Anti-Masonry remained a powerful force in state politics, including in Massachusetts, and Adams continued to hitch his wagon to what turned out to be
a fading star. In September 1833, the state party unanimously passed a resolution naming Adams as its candidate for governor. Adams wrote back to say that, much though he had no wish to serve as governor, and so forth and so on, “I can not suffer any personal considerations to withstand the call of so large, so respectable, and so virtuous a portion of the population.” Adams said that he would run only in order to “heal the divisions of party”—that is, to serve as a bridge between the National Republicans and the Anti-Masons. He was not convinced that this was possible, but he could see no other clear path to his political future. And in fact in early October the National Republicans, rather than rally behind Adams, nominated John Davis, a congressman from Worcester. In the election, Davis took the most votes, followed by Adams and Marcus Morton, the Democratic candidate. Since none took a majority, the election was thrown into the state assembly—a bizarre rerun of Adams’ own 1824 election.

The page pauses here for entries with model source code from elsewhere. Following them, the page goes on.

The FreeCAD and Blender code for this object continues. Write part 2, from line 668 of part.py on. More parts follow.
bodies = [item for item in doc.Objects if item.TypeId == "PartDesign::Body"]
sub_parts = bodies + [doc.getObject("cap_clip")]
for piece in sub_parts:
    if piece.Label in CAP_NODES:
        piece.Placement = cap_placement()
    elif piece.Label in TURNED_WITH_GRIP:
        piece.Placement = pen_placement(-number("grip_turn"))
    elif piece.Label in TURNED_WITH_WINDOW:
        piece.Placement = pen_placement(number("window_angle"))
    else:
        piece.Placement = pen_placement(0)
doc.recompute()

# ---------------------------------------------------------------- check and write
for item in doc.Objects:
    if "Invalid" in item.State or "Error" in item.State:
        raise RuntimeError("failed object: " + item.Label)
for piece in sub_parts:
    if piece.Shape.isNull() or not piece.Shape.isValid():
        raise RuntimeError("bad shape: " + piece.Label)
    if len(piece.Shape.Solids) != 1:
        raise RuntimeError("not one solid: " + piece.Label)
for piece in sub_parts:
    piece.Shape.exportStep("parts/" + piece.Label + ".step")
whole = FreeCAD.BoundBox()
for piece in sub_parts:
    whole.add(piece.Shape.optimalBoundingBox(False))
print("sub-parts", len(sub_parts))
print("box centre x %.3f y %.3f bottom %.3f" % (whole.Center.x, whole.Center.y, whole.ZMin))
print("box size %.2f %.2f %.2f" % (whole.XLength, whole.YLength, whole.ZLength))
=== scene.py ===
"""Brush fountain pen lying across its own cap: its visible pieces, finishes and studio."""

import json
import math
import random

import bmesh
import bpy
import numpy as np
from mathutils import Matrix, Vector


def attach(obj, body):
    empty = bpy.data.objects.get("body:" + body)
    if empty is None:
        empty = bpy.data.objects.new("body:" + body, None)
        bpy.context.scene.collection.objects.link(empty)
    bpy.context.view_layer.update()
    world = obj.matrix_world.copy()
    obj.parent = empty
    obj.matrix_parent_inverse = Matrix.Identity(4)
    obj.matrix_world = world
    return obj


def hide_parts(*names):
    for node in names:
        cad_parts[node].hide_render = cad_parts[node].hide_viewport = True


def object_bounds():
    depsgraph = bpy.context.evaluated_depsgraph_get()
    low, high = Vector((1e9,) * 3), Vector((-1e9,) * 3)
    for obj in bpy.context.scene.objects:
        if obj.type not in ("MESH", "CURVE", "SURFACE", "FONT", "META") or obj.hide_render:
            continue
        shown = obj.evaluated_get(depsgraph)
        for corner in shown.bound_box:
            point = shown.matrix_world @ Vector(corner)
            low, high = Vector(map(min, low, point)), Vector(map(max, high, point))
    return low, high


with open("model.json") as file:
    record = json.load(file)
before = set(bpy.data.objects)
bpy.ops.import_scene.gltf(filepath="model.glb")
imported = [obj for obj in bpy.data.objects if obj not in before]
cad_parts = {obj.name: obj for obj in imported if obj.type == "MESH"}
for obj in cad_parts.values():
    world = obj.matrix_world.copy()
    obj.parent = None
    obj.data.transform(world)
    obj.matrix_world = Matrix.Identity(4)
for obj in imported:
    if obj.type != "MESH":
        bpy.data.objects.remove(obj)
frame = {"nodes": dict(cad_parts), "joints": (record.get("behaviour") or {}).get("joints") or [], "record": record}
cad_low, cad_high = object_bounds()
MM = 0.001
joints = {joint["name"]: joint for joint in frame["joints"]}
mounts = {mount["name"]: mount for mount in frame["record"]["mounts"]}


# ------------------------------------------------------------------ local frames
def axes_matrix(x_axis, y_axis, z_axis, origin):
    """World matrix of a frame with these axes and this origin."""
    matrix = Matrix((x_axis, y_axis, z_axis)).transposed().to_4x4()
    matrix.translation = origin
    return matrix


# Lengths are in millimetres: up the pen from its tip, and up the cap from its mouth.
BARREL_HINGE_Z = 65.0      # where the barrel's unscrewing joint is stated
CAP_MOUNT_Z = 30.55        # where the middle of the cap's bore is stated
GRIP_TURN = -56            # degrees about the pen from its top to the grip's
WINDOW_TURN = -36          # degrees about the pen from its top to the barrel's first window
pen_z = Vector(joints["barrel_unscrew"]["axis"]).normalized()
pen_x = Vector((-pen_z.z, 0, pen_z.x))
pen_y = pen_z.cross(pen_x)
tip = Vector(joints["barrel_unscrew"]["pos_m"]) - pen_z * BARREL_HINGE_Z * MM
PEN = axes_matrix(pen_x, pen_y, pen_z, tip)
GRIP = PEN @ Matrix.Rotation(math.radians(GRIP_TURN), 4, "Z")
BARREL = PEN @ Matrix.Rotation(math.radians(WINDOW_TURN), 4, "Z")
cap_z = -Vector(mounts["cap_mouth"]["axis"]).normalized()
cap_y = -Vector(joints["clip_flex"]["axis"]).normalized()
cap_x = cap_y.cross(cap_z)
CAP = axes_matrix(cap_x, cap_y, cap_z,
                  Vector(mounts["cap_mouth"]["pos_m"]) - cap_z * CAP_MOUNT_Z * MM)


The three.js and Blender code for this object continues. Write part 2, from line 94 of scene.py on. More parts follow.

Adams was loath to win by “legislative cabal,” as he once had. Even worse, he feared that running and losing would so damage his reputation that he would be turned out of office, “and my public life will terminate by the alienation from me of all mankind.” It wasn’t the alienation he feared, but the end of his political career. In the first days of 1834, Adams held a long talk with Davis, who pledged that if elected he would seek to heal the rift between his party and the Anti-Masons. That was good enough for Adams, who asked to withdraw from the runoff and urged party leaders to support Davis.